Nation Current Affairs 04 Mar 2019 Reduce export of pro ...

Reduce export of products which require more water

DECCAN CHRONICLE. | A RAGU RAMAN
Published Mar 4, 2019, 1:12 am IST
Updated Mar 4, 2019, 1:12 am IST
On an average, India exported every year 49.79 billion cubic metres of virtual water (162 tmcft).
But, the buffalo meat requires 16,840 cubic metres of water to produce one tonne of meat and sheep/ goat meat requires 11,879 metres cube of water to produce one-tonne meat.
 But, the buffalo meat requires 16,840 cubic metres of water to produce one tonne of meat and sheep/ goat meat requires 11,879 metres cube of water to produce one-tonne meat.

CHENNAI: India, one of the biggest beef and rice exporters of the world, is exporting 162 tmc ft of water every year in virtual form, researchers found out in a new study.

As one of the measures to save depleting groundwater resources in the country, the researchers from Anna University have suggested the scaling down of the export of beef, rice, maize and other items to conserve groundwater.

 

By using the data of exports and imports of food and livestock products of India, the researchers studied the virtual water trade from 2006 to 2016.

The study on “Temporal variation in export and import of virtual water through popular crop and livestock products by India” was sponsored by the Department of Science and Technology, Government of India.

It was found that India has exported 496.7 billion cubic meters of virtual water (the water required or consumed in the production of goods) during the study period.

It has imported 237 billion cubic metres of water by importing products such as cashew nuts, pulses from 2006 to 2016.
On an average, India exported every year 49.79 billion cubic metres of virtual water (162 tmcft).
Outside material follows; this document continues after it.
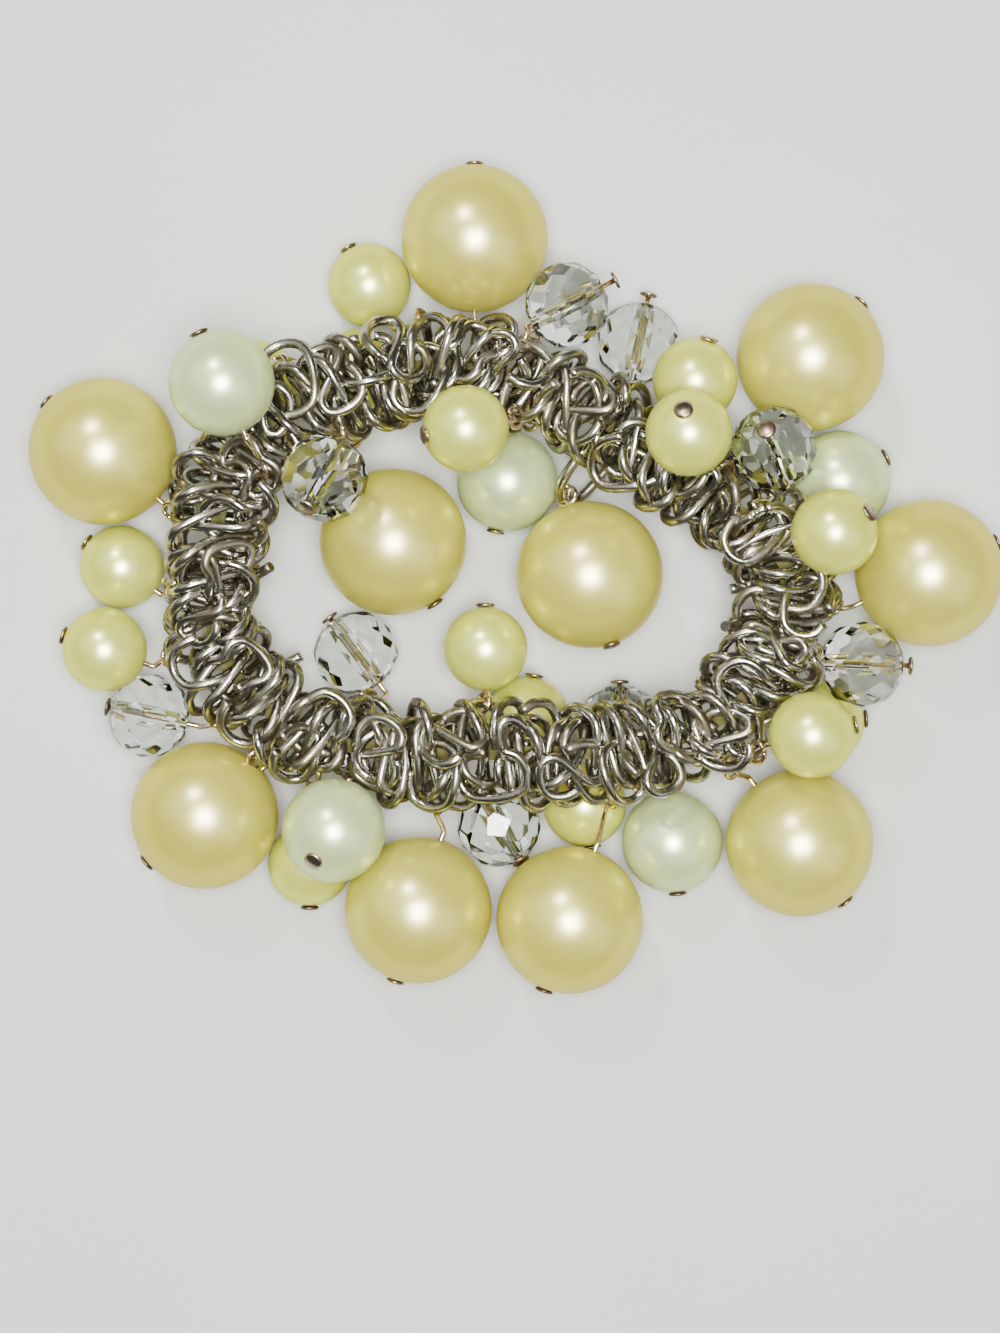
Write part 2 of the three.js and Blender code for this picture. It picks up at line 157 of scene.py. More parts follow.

It also imported 23.72 billion cubic metres of water (77.8 tmc ft), thus becoming a net exporter with an average of 25.9 billion cubic metres of virtual water (roughly 84 tmcft) every year.  

“The maximum export of virtual water was mainly through rice, maize and buffalo meat while the imports were through cashews, pulses and wheat. The rest of the food items contributing negligible amounts,” Professor L. Elango from Anna University and leading researcher of the study said.

Among the agricultural products, coffee and walnut, pulses and groundnuts, rice, maize and wheat require more water to get yield per one tonne. But, the buffalo meat requires 16,840 cubic metres of water to produce one tonne of meat and sheep/ goat meat requires 11,879 metres cube of water to produce one-tonne meat.

“Though the water products for the crops is very high, the water requirement for producing meat and processed products consumes 5 to 20 times more virtual water per kg for compared to crop products. The water consumed by the animal from the day it is born until its slaughter is high which includes the water required for producing its feed, drinking, cleaning and servicing the land where the animal was raised,” researchers pointed out in the article published in a leading journal “Groundwater for Sustainable Development” recently.

The per capita availability of surface water would considerably be reduced from 1902 cubic metre in 2001 to 1401 cubic metre in 2025 and 1191 cubic metre in 2050. “The use of groundwater for agricultural and farming purposes is about 85% and the remaining only is used for industrial and domestic purposes. Hence, it is important to reduce the export of products including rice, maize and buffalo meat which requires more water. The other way to reduce the export of water in virtual form from India is through the production of food products by water efficient methods,” Professor Elango said.

Water efficient methods include effective irrigation techniques, proper irrigation scheduling, suitable crop selection according to the land, climate conditions and using alternative sources of water for irrigation. “Judicious mixing and growing of different crops with lower water demand at the national level need to be taken up to reduce the export of virtual water from India, especially in the current scenario of wide-scale depletion in groundwater resources and climate change induced rainfall variability,” Professor Elango said.

Erratic monsoons, droughts, floods, increase in population, increase in mean atmospheric temperature and depletion of groundwater resources will intimidate food and livestock production. “Here, the need to keep up with the demand for export the producers will be forced to increase groundwater exploitation which will threaten the sustainable goals of the country,” the researchers warned in their study. This study will enable the water managers of the country to prioritise the export and import of products by considering virtual water form which will result in sustainable management of groundwater resources which is under threat in India.